▶ _Supplied material_
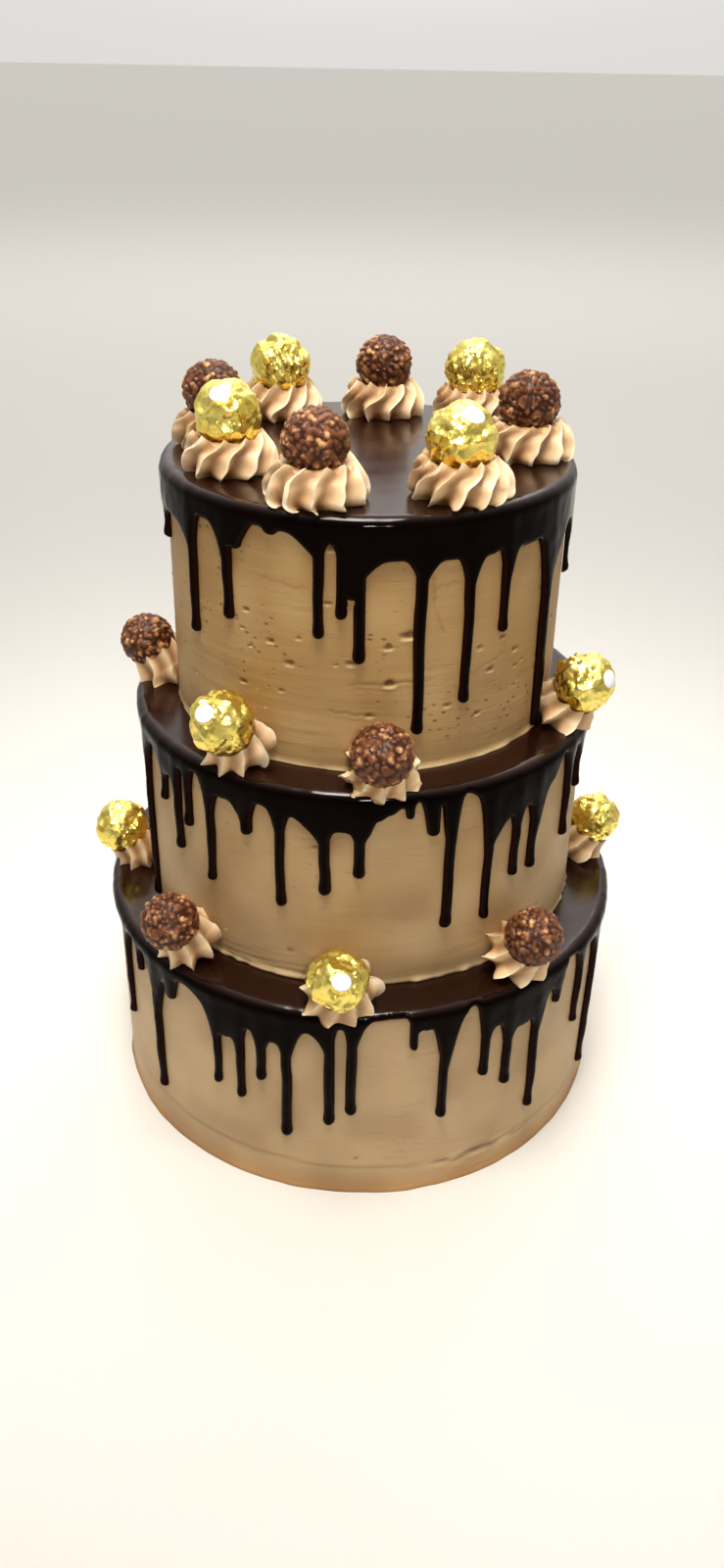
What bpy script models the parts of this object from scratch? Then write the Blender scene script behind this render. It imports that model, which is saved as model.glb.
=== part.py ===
"""Drip cake: three round tiers under dark ganache, with piped rosettes and 24 round sweets.

Lengths are metres, angles are degrees counted from +X towards +Y, and the front faces -Y.
"""

import math
import random

import bmesh
import bpy
from mathutils import Vector

MM = 0.001
GAP = 0.0005
SEED = 24

# The tiers, from the table up: radius of the buttercream wall and height of the ganache on top.
BOTTOM_RADIUS = 142.0 * MM
MIDDLE_RADIUS = 120.0 * MM
TOP_RADIUS = 100.0 * MM
BOTTOM_LEVEL = 126.0 * MM
MIDDLE_LEVEL = 240.3 * MM
TOP_LEVEL = 366.3 * MM
GANACHE_THICK = 2.6 * MM
EDGE_THICK = 0.9 * MM
EDGE_ROUND = 2.4 * MM
RIM_ROUND = 3.0 * MM
WALL_STEPS = 36

# The lower edge of the ganache on each tier. A skirt row is an angle and a depth below the top of the ganache.
# A drip row is an angle, the depth of its tip, its width, then how far and how deep its funnel opens on the
# left and on the right, all in millimetres.
TOP_SKIRT = (
    (-166, 19), (-153, 21), (-139.5, 13), (-126, 13), (-119.5, 9.5), (-112, 10), (-104, 14), (-99, 13),
    (-89, 21), (-78.5, 20), (-69, 21.5), (-56.5, 22.5), (-52.5, 20.5), (-42, 22.5), (-25, 24), (-9.5, 25),
    (15, 17), (40, 22), (70, 14), (95, 20), (120, 13), (150, 20),
)
TOP_DRIPS = (
    (-163.5, 37, 4.4, 6, 8, 6, 6),
    (-143.5, 73, 5.6, 14, 14, 5, 14),
    (-129, 58, 5.3, 9, 16, 4, 10),
    (-125.9, 22.5, 7, 1.5, 3, 8, 9),
    (-115, 12.5, 9, 3, 1, 3, 1),
    (-102, 58.5, 5.2, 12, 6, 2.6, 5),
    (-96, 48.5, 5.2, 2.6, 5, 2, 22),
    (-93.7, 39, 3, 1, 4, 1, 4),
    (-91.4, 69.5, 5.1, 2, 22, 10, 7),
    (-75.6, 107, 5.7, 7, 8, 8, 9),
    (-62.2, 94, 5.3, 5, 10, 6, 12),
    (-50.5, 62.5, 5, 3, 8, 6, 16),
    (-30.4, 125.2, 6.6, 10, 30, 22, 24),
    (-9, 56, 5, 6, 12, 6, 12),
    (16, 82, 5.4, 7, 12, 9, 14),
    (45, 46, 5.2, 5, 9, 8, 10),
    (72, 98, 5.6, 9, 18, 6, 12),
    (101, 64, 5.5, 8, 14, 6, 10),
    (127, 88, 5.4, 5, 8, 7, 10),
    (155, 52, 5.6, 8, 15, 7, 12),
)
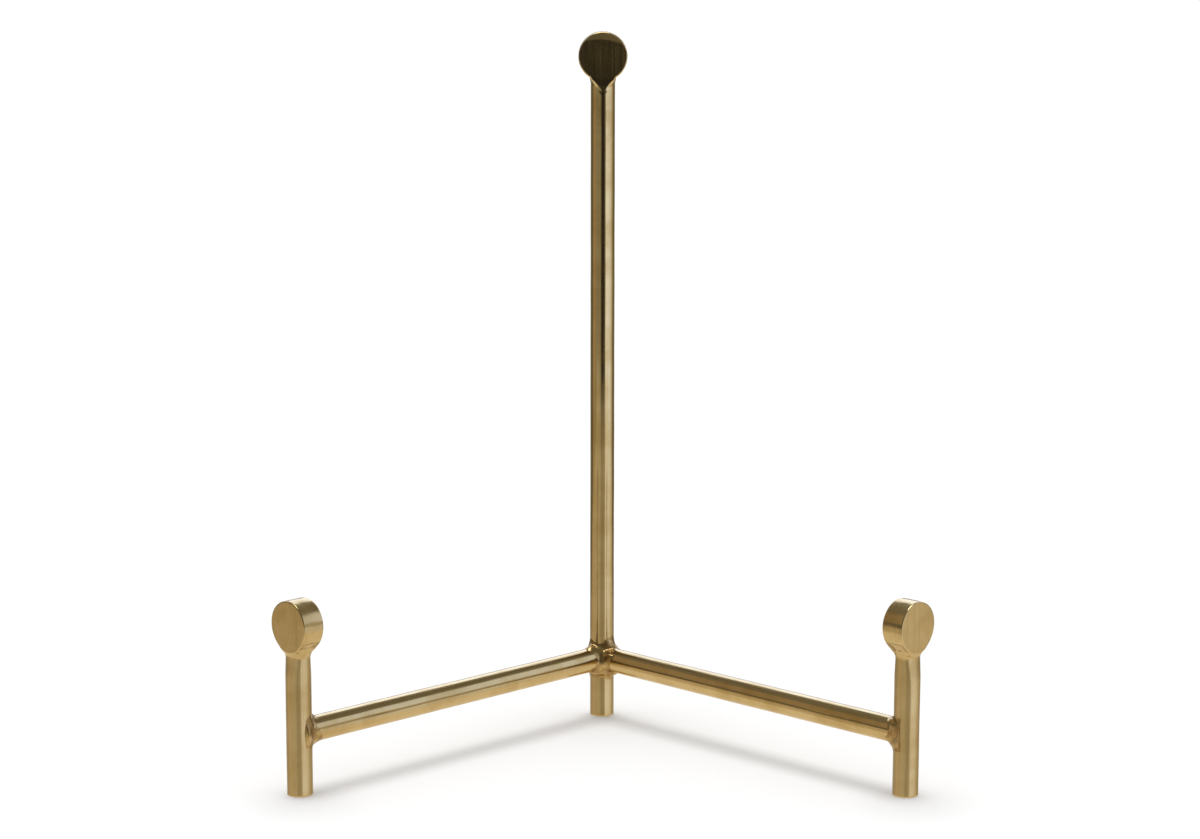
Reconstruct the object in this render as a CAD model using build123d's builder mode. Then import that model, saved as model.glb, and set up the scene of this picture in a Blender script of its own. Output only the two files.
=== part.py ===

▶ _To do_
Repeat the data above, word for word.

▶ _Full answer_
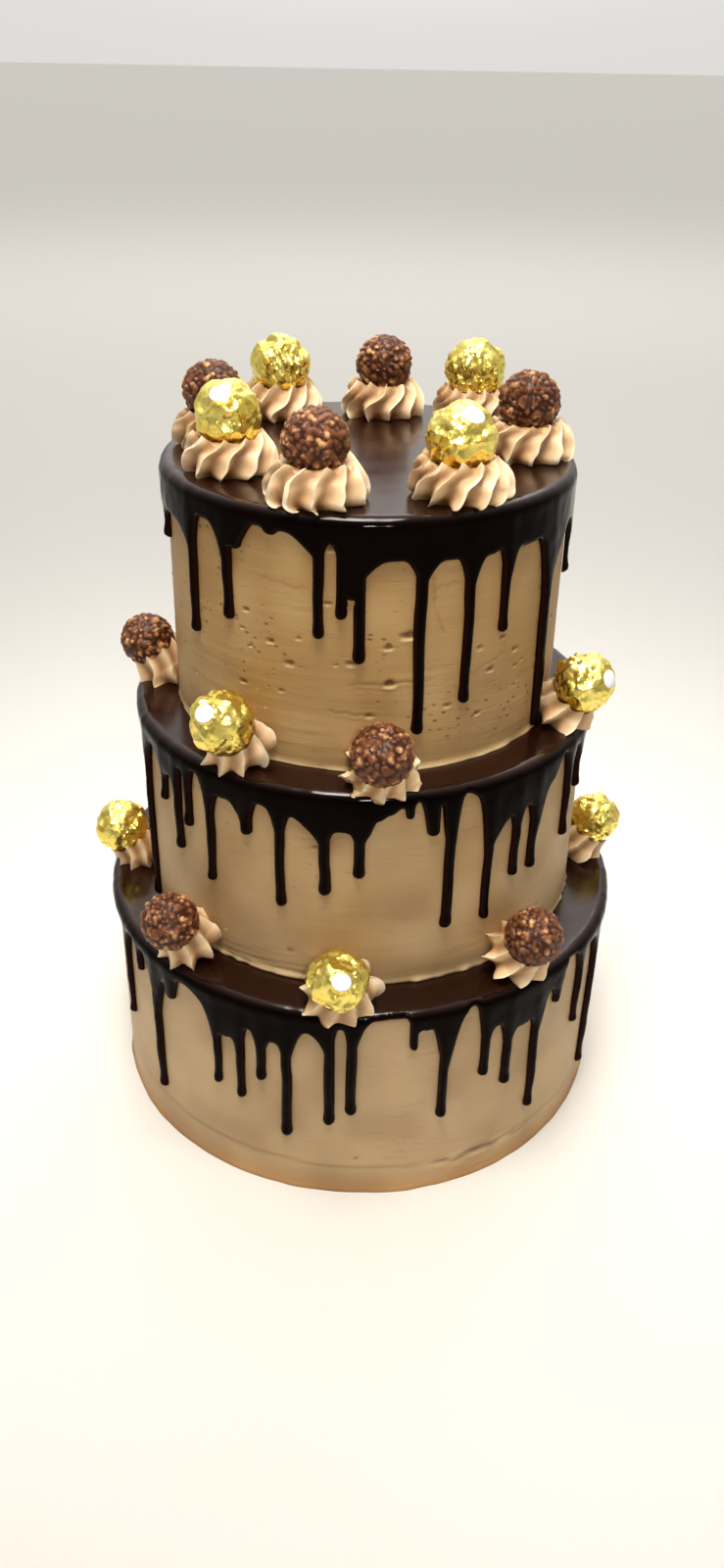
What bpy script models the parts of this object from scratch? Then write the Blender scene script behind this render. It imports that model, which is saved as model.glb.
=== part.py ===
"""Drip cake: three round tiers under dark ganache, with piped rosettes and 24 round sweets.

Lengths are metres, angles are degrees counted from +X towards +Y, and the front faces -Y.
"""

import math
import random

import bmesh
import bpy
from mathutils import Vector

MM = 0.001
GAP = 0.0005
SEED = 24

# The tiers, from the table up: radius of the buttercream wall and height of the ganache on top.
BOTTOM_RADIUS = 142.0 * MM
MIDDLE_RADIUS = 120.0 * MM
TOP_RADIUS = 100.0 * MM
BOTTOM_LEVEL = 126.0 * MM
MIDDLE_LEVEL = 240.3 * MM
TOP_LEVEL = 366.3 * MM
GANACHE_THICK = 2.6 * MM
EDGE_THICK = 0.9 * MM
EDGE_ROUND = 2.4 * MM
RIM_ROUND = 3.0 * MM
WALL_STEPS = 36

# The lower edge of the ganache on each tier. A skirt row is an angle and a depth below the top of the ganache.
# A drip row is an angle, the depth of its tip, its width, then how far and how deep its funnel opens on the
# left and on the right, all in millimetres.
TOP_SKIRT = (
    (-166, 19), (-153, 21), (-139.5, 13), (-126, 13), (-119.5, 9.5), (-112, 10), (-104, 14), (-99, 13),
    (-89, 21), (-78.5, 20), (-69, 21.5), (-56.5, 22.5), (-52.5, 20.5), (-42, 22.5), (-25, 24), (-9.5, 25),
    (15, 17), (40, 22), (70, 14), (95, 20), (120, 13), (150, 20),
)
TOP_DRIPS = (
    (-163.5, 37, 4.4, 6, 8, 6, 6),
    (-143.5, 73, 5.6, 14, 14, 5, 14),
    (-129, 58, 5.3, 9, 16, 4, 10),
    (-125.9, 22.5, 7, 1.5, 3, 8, 9),
    (-115, 12.5, 9, 3, 1, 3, 1),
    (-102, 58.5, 5.2, 12, 6, 2.6, 5),
    (-96, 48.5, 5.2, 2.6, 5, 2, 22),
    (-93.7, 39, 3, 1, 4, 1, 4),
    (-91.4, 69.5, 5.1, 2, 22, 10, 7),
    (-75.6, 107, 5.7, 7, 8, 8, 9),
    (-62.2, 94, 5.3, 5, 10, 6, 12),
    (-50.5, 62.5, 5, 3, 8, 6, 16),
    (-30.4, 125.2, 6.6, 10, 30, 22, 24),
    (-9, 56, 5, 6, 12, 6, 12),
    (16, 82, 5.4, 7, 12, 9, 14),
    (45, 46, 5.2, 5, 9, 8, 10),
    (72, 98, 5.6, 9, 18, 6, 12),
    (101, 64, 5.5, 8, 14, 6, 10),
    (127, 88, 5.4, 5, 8, 7, 10),
    (155, 52, 5.6, 8, 15, 7, 12),
)
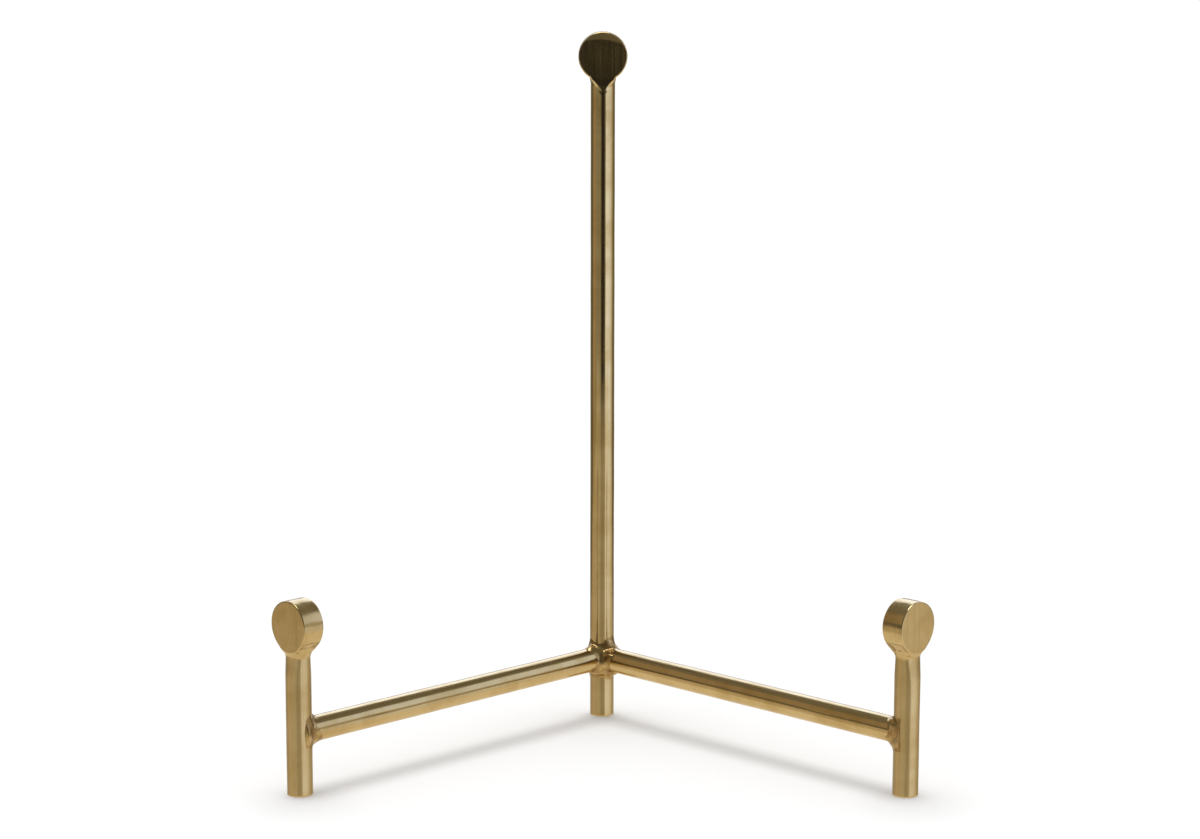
Reconstruct the object in this render as a CAD model using build123d's builder mode. Then import that model, saved as model.glb, and set up the scene of this picture in a Blender script of its own. Output only the two files.
=== part.py ===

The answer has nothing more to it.